# Request:
Return all of the entries exactly, with nothing added or left out.
** start of Data for the task **
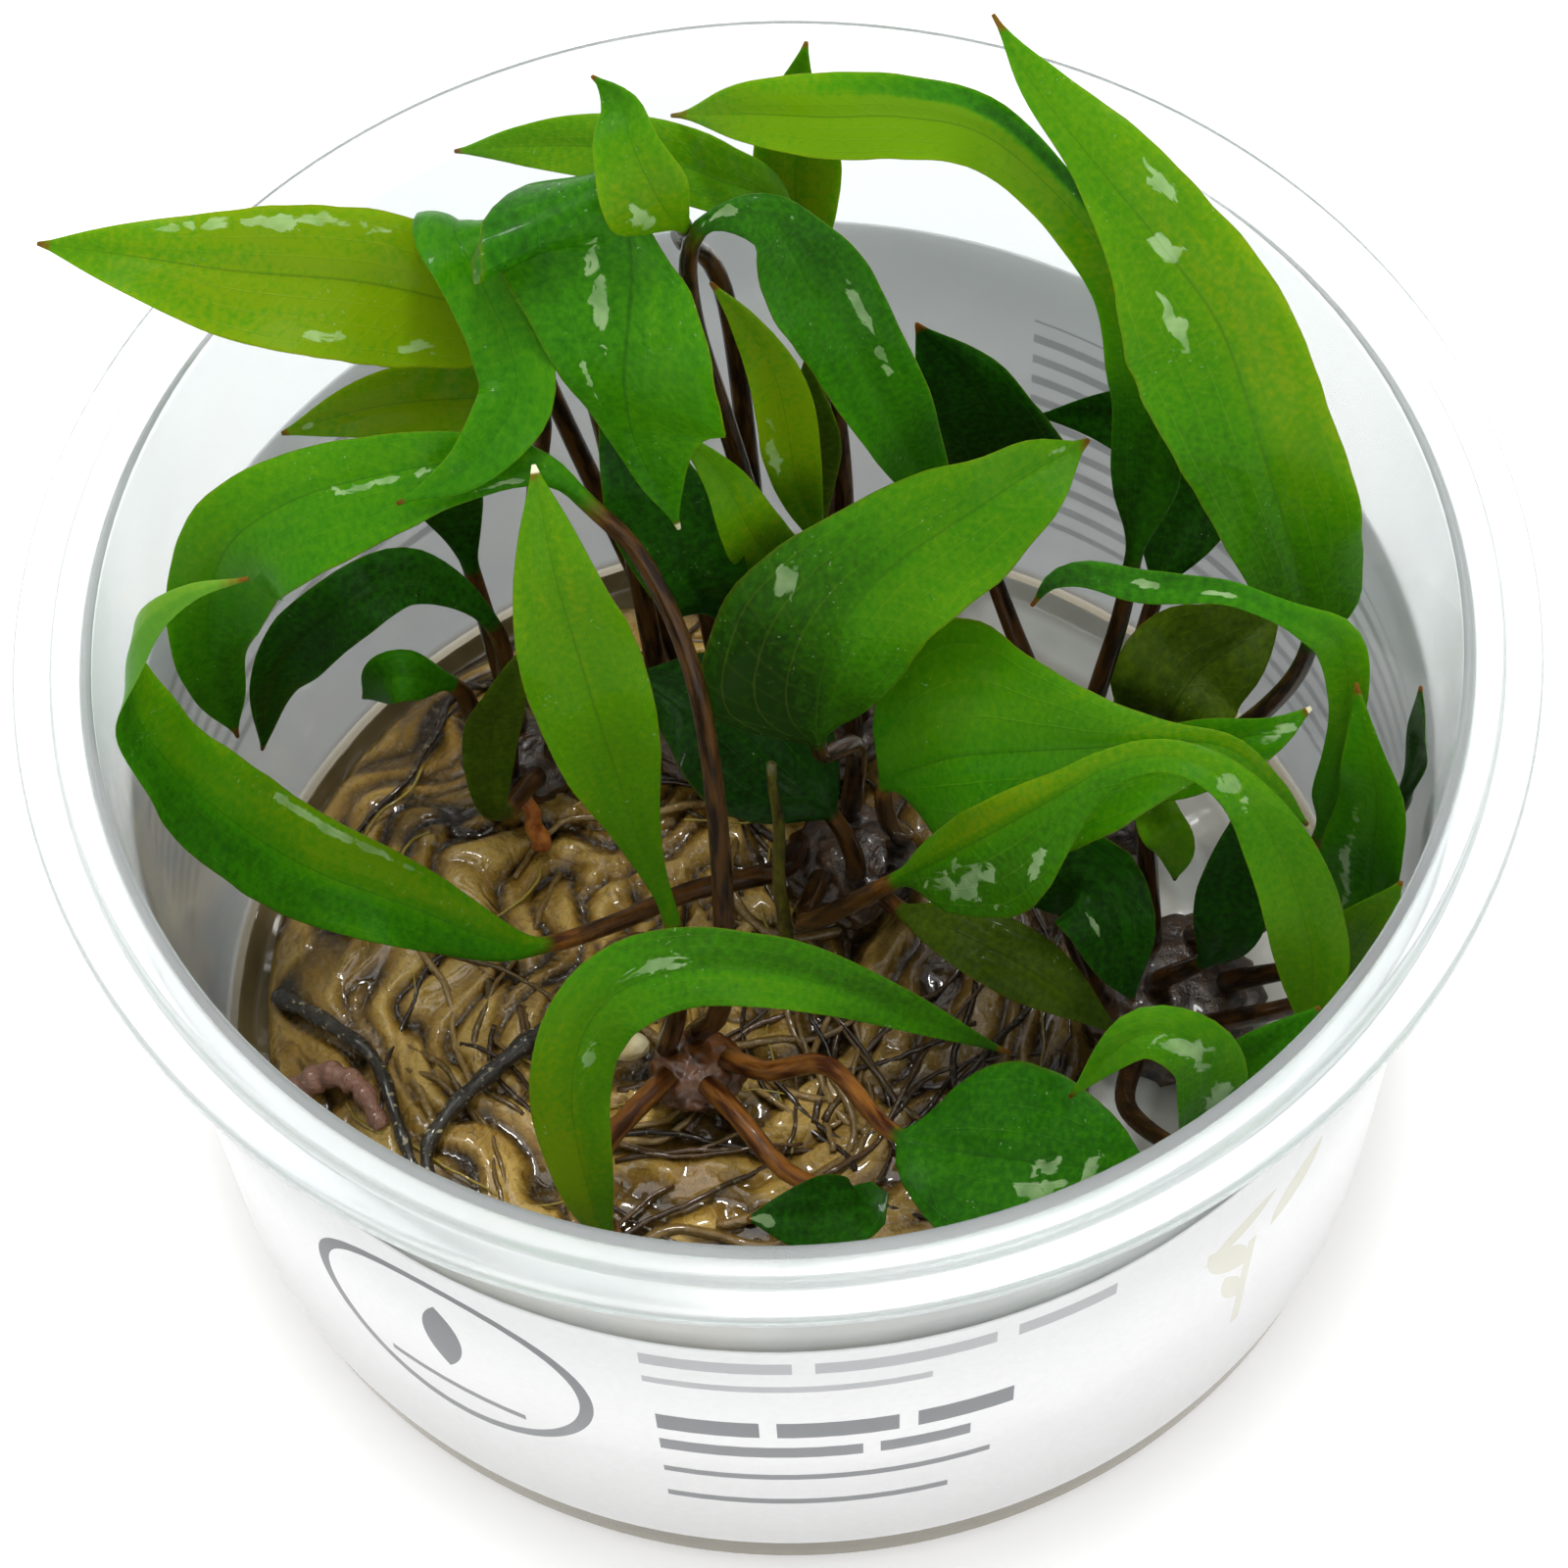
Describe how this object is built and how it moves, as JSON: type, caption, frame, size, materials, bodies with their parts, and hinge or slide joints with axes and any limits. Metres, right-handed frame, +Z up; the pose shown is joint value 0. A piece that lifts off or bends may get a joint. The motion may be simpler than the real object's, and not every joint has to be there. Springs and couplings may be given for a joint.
{
  "type": "aquarium plant in a growing cup",
  "caption": "Clear round growing cup with a stepped rim and a paper band, holding rooted aquarium plantlets whose lance-shaped leaves arch over the rim on long stalks.",
  "frame": {"origin": "centre of the cup's flat base, on the surface that it stands on", "axes": "+Z up along the cup, -Y towards the side of the cup that the picture is taken from, +X to the right in the picture"},
  "size_m": [0.1, 0.1, 0.0875],
  "materials": {
    "clear_plastic": "clear, thin moulded plastic, glossy",
    "label_paper": "white printed paper band, matt",
    "gel": "set growing gel, wet and cloudy",
    "roots": "matted fine roots, wet",
    "crown": "short fleshy stem, reddish",
    "bud": "pale waxy bud",
    "old_sheath": "dead leaf sheath, dry orange brown",
    "leaf_bright": "living leaf, yellow green, wet gloss",
    "leaf_green": "living leaf, mid green, wet gloss",
    "leaf_dark": "living leaf, dark green, wet gloss",
    "leaf_olive": "ageing leaf, olive green"
  },
  "bodies": {
    "root": {"crown_back": "crown", "crown_front": "crown", "crown_left": "crown", "crown_middle": "crown", "crown_right": "crown", "crown_right_back": "crown", "cup": "clear_plastic", "cut_stalk": "leaf_olive", "label": "label_paper", "leaf_arching_right": "leaf_bright", "leaf_back_left": "leaf_bright", "leaf_back_upright": "leaf_bright", "leaf_back_wall": "leaf_dark", "leaf_back_wall_right": "leaf_dark", "leaf_broad_centre": "leaf_bright", "leaf_broad_right": "leaf_green", "leaf_brown_back": "leaf_olive", "leaf_curled_tip": "leaf_bright", "leaf_dark_centre": "leaf_dark", "leaf_dark_folded": "leaf_dark", "leaf_dark_left_back": "leaf_dark", "leaf_drooping_centre": "leaf_green", "leaf_far_left": "leaf_bright", "leaf_folded_top": "leaf_dark", "leaf_front_left": "leaf_green", "leaf_front_loop": "leaf_bright", "leaf_front_low": "leaf_dark", "leaf_front_round": "leaf_dark", "leaf_front_upright": "leaf_bright", "leaf_hanging_strip": "leaf_green", "leaf_left_wide": "leaf_green", "leaf_long_arch": "leaf_green", "leaf_mid_right": "leaf_green", "leaf_olive_low": "leaf_olive", "leaf_olive_right": "leaf_olive", "leaf_olive_strip": "leaf_olive", "leaf_pale_short": "leaf_bright", "leaf_pale_veined": "leaf_bright", "leaf_right_dark_tip": "leaf_dark", "leaf_right_small": "leaf_bright", "leaf_right_wall": "leaf_green", "leaf_rim_strip": "leaf_green", "leaf_shaded_arc": "leaf_dark", "leaf_shaded_back": "leaf_dark", "leaf_shaded_right": "leaf_dark", "leaf_small_curl": "leaf_bright", "leaf_small_left": "leaf_bright", "leaf_small_right": "leaf_bright", "leaf_tall_right": "leaf_bright", "leaf_tiny_curl": "leaf_green", "leaf_twisted_right": "leaf_green", "nutrient_gel": "gel", "old_sheath": "old_sheath", "root_mass": "roots", "white_bud": "bud"}
  },
  "joints": []
}
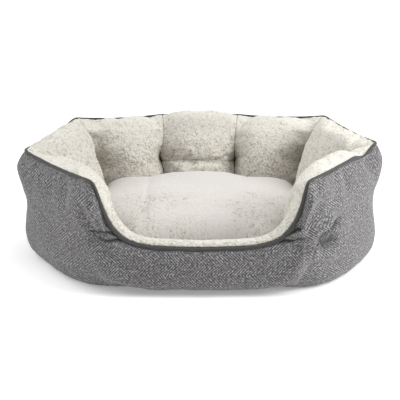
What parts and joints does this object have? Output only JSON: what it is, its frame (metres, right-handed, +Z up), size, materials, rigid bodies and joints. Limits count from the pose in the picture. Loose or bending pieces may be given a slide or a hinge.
** end of Data for the task **
# Exercise result:
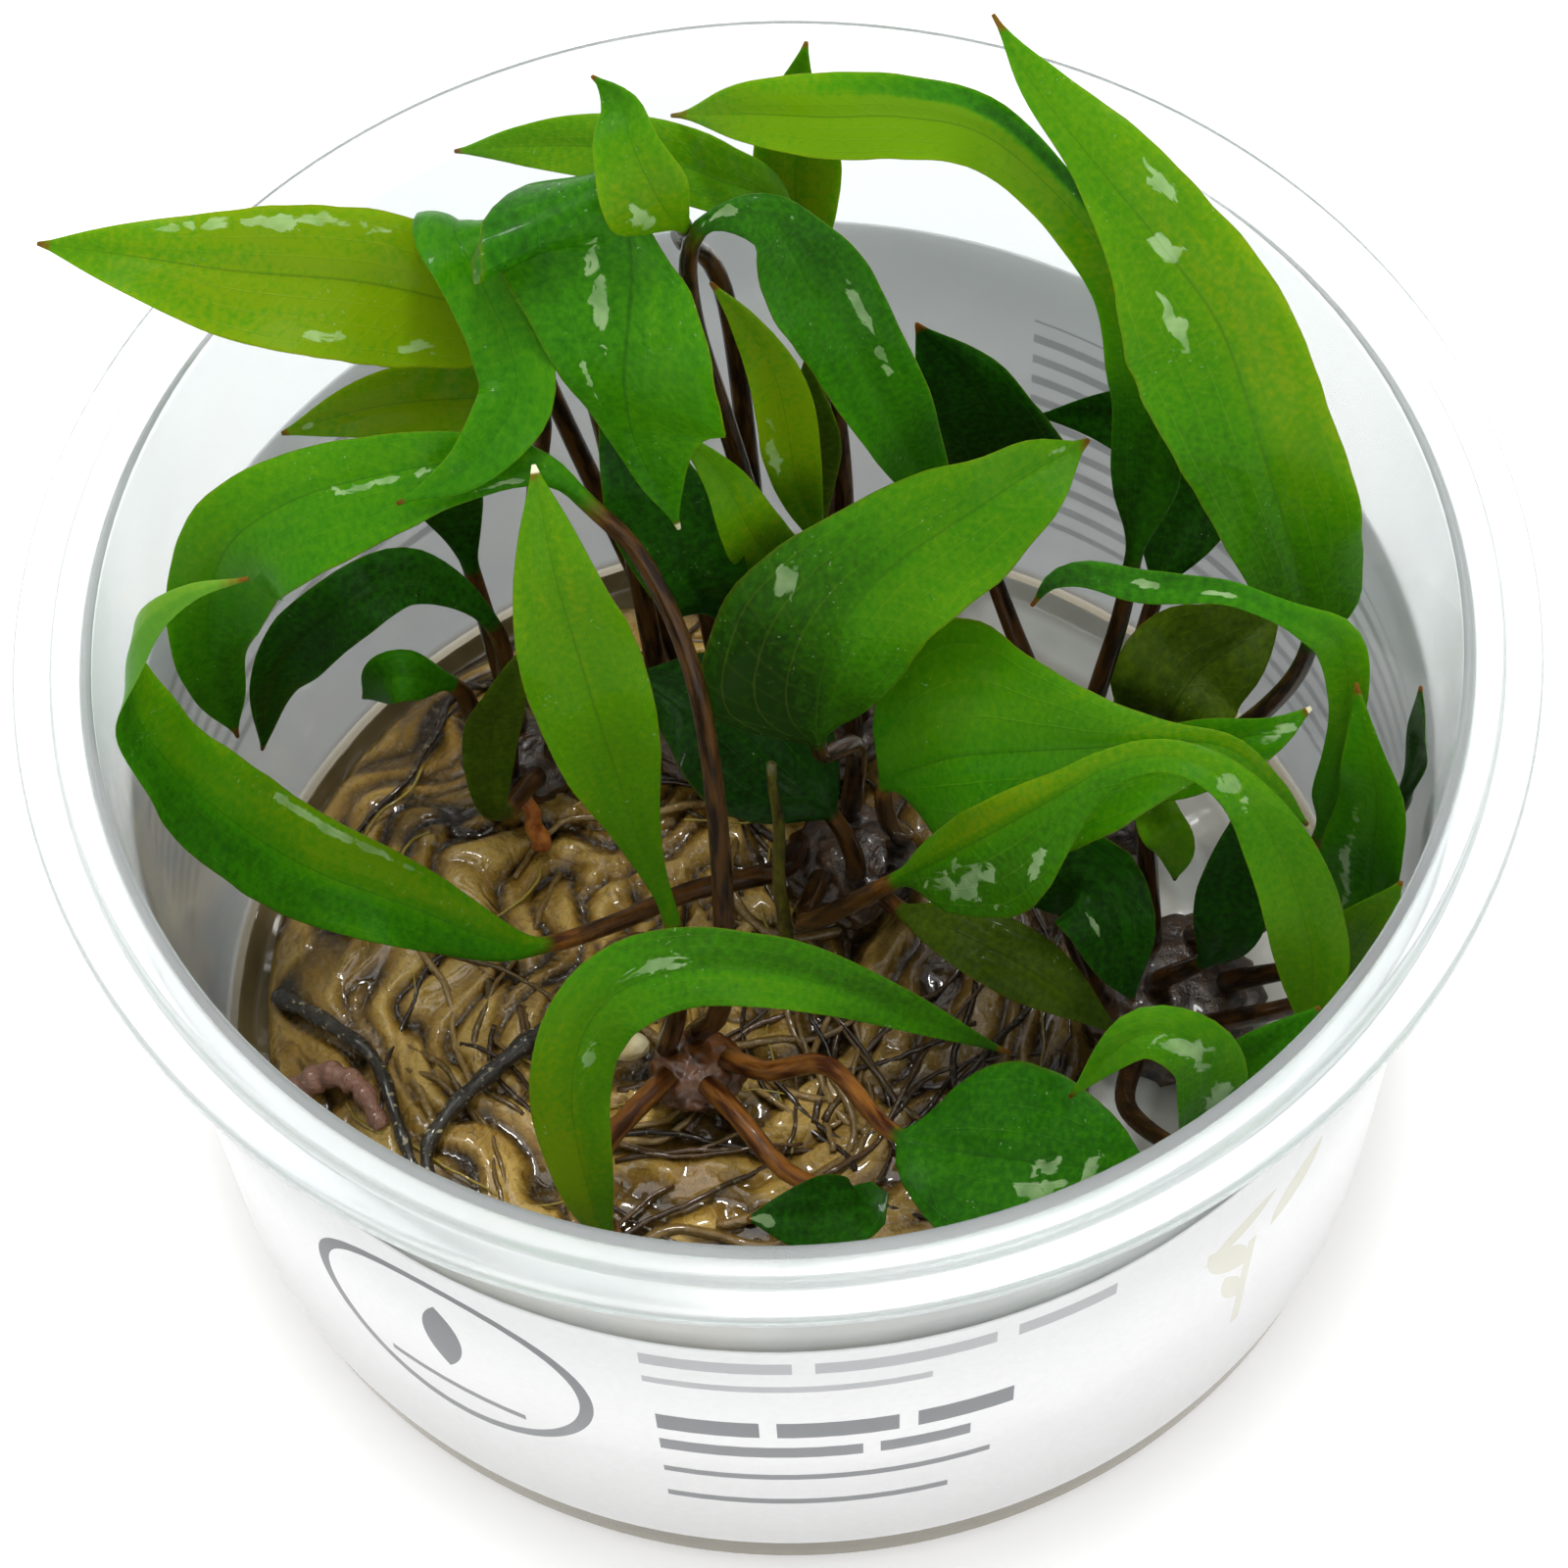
Describe how this object is built and how it moves, as JSON: type, caption, frame, size, materials, bodies with their parts, and hinge or slide joints with axes and any limits. Metres, right-handed frame, +Z up; the pose shown is joint value 0. A piece that lifts off or bends may get a joint. The motion may be simpler than the real object's, and not every joint has to be there. Springs and couplings may be given for a joint.
{
  "type": "aquarium plant in a growing cup",
  "caption": "Clear round growing cup with a stepped rim and a paper band, holding rooted aquarium plantlets whose lance-shaped leaves arch over the rim on long stalks.",
  "frame": {"origin": "centre of the cup's flat base, on the surface that it stands on", "axes": "+Z up along the cup, -Y towards the side of the cup that the picture is taken from, +X to the right in the picture"},
  "size_m": [0.1, 0.1, 0.0875],
  "materials": {
    "clear_plastic": "clear, thin moulded plastic, glossy",
    "label_paper": "white printed paper band, matt",
    "gel": "set growing gel, wet and cloudy",
    "roots": "matted fine roots, wet",
    "crown": "short fleshy stem, reddish",
    "bud": "pale waxy bud",
    "old_sheath": "dead leaf sheath, dry orange brown",
    "leaf_bright": "living leaf, yellow green, wet gloss",
    "leaf_green": "living leaf, mid green, wet gloss",
    "leaf_dark": "living leaf, dark green, wet gloss",
    "leaf_olive": "ageing leaf, olive green"
  },
  "bodies": {
    "root": {"crown_back": "crown", "crown_front": "crown", "crown_left": "crown", "crown_middle": "crown", "crown_right": "crown", "crown_right_back": "crown", "cup": "clear_plastic", "cut_stalk": "leaf_olive", "label": "label_paper", "leaf_arching_right": "leaf_bright", "leaf_back_left": "leaf_bright", "leaf_back_upright": "leaf_bright", "leaf_back_wall": "leaf_dark", "leaf_back_wall_right": "leaf_dark", "leaf_broad_centre": "leaf_bright", "leaf_broad_right": "leaf_green", "leaf_brown_back": "leaf_olive", "leaf_curled_tip": "leaf_bright", "leaf_dark_centre": "leaf_dark", "leaf_dark_folded": "leaf_dark", "leaf_dark_left_back": "leaf_dark", "leaf_drooping_centre": "leaf_green", "leaf_far_left": "leaf_bright", "leaf_folded_top": "leaf_dark", "leaf_front_left": "leaf_green", "leaf_front_loop": "leaf_bright", "leaf_front_low": "leaf_dark", "leaf_front_round": "leaf_dark", "leaf_front_upright": "leaf_bright", "leaf_hanging_strip": "leaf_green", "leaf_left_wide": "leaf_green", "leaf_long_arch": "leaf_green", "leaf_mid_right": "leaf_green", "leaf_olive_low": "leaf_olive", "leaf_olive_right": "leaf_olive", "leaf_olive_strip": "leaf_olive", "leaf_pale_short": "leaf_bright", "leaf_pale_veined": "leaf_bright", "leaf_right_dark_tip": "leaf_dark", "leaf_right_small": "leaf_bright", "leaf_right_wall": "leaf_green", "leaf_rim_strip": "leaf_green", "leaf_shaded_arc": "leaf_dark", "leaf_shaded_back": "leaf_dark", "leaf_shaded_right": "leaf_dark", "leaf_small_curl": "leaf_bright", "leaf_small_left": "leaf_bright", "leaf_small_right": "leaf_bright", "leaf_tall_right": "leaf_bright", "leaf_tiny_curl": "leaf_green", "leaf_twisted_right": "leaf_green", "nutrient_gel": "gel", "old_sheath": "old_sheath", "root_mass": "roots", "white_bud": "bud"}
  },
  "joints": []
}
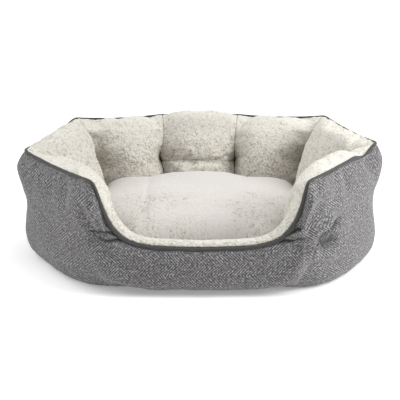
What parts and joints does this object have? Output only JSON: what it is, its frame (metres, right-handed, +Z up), size, materials, rigid bodies and joints. Limits count from the pose in the picture. Loose or bending pieces may be given a slide or a hinge.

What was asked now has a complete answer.